- Dar Aghol Begir-e Latif Location within Iran
- Coordinates: 33°18′27″N 47°53′23″E﻿ / ﻿33.30750°N 47.88972°E
- Country: Iran
- Province: Lorestan
- County: Mamulan
- District: Afrineh
- Rural District: Afrineh

Population (2016)
- • Total: 110
- Time zone: UTC+3:30 (IRST)

= Dar Aghol Begir-e Latif =

Village in Lorestan province, Iran

Dar Aghol Begir-e Latif (دراغل بگيرلطيف) (Note: Also romanized as Dar Āghol Begīr-e Laţīf) is a village in Afrineh Rural District of Afrineh District in Mamulan County, Lorestan province, Iran.

==Demographics==
===Population===
At the time of the 2006 National Census, the village's population was 93 in 15 households, when it was in Mamulan District (Note: Renamed the Central District of Mamulan County) of Pol-e Dokhtar County.
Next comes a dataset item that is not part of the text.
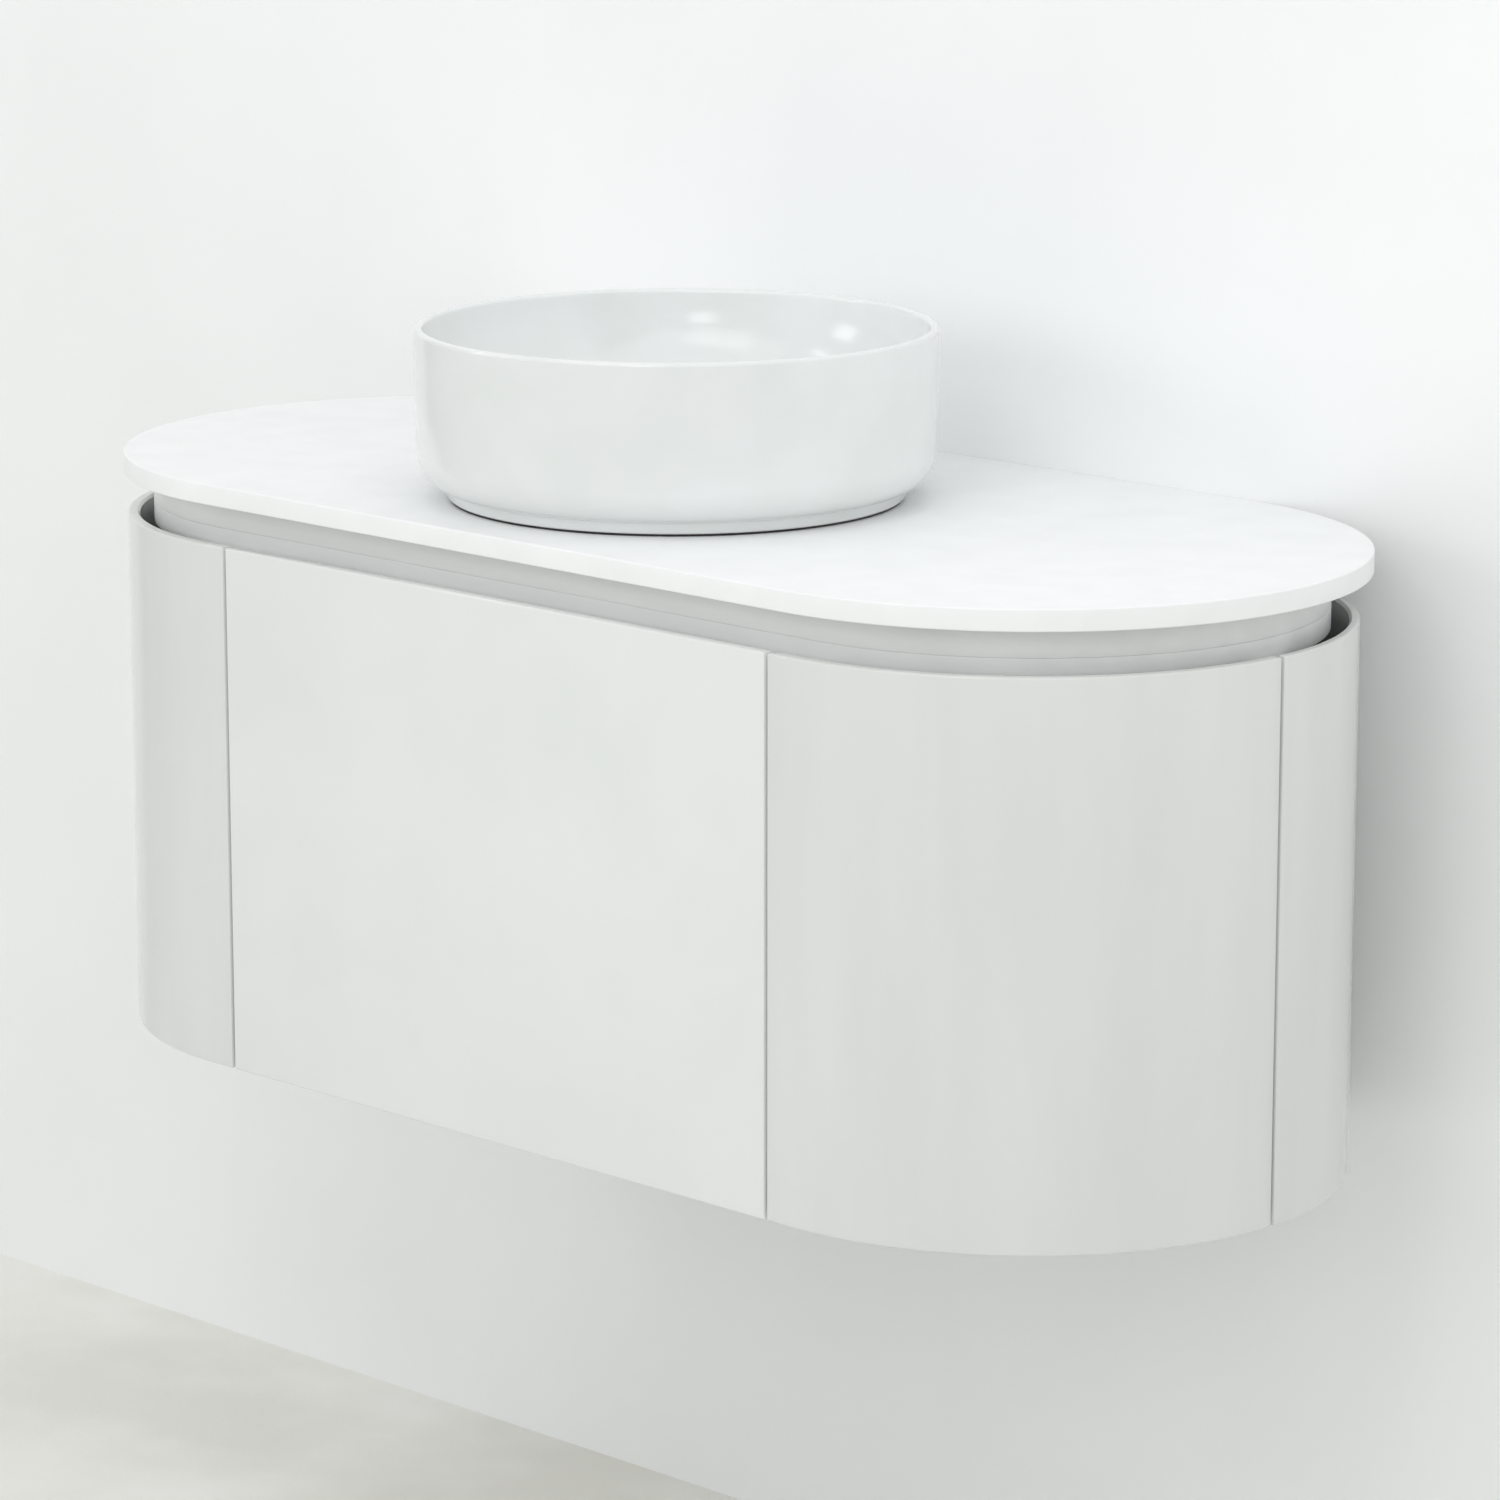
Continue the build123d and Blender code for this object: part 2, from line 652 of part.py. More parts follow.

The following census in 2011 counted 84 people in 17 households. The 2016 census measured the population of the village as 110 people in 24 households.

In 2023, the district was separated from the county in the establishment of Mamulan County and renamed the Central District. The rural district was transferred to the new Afrineh District.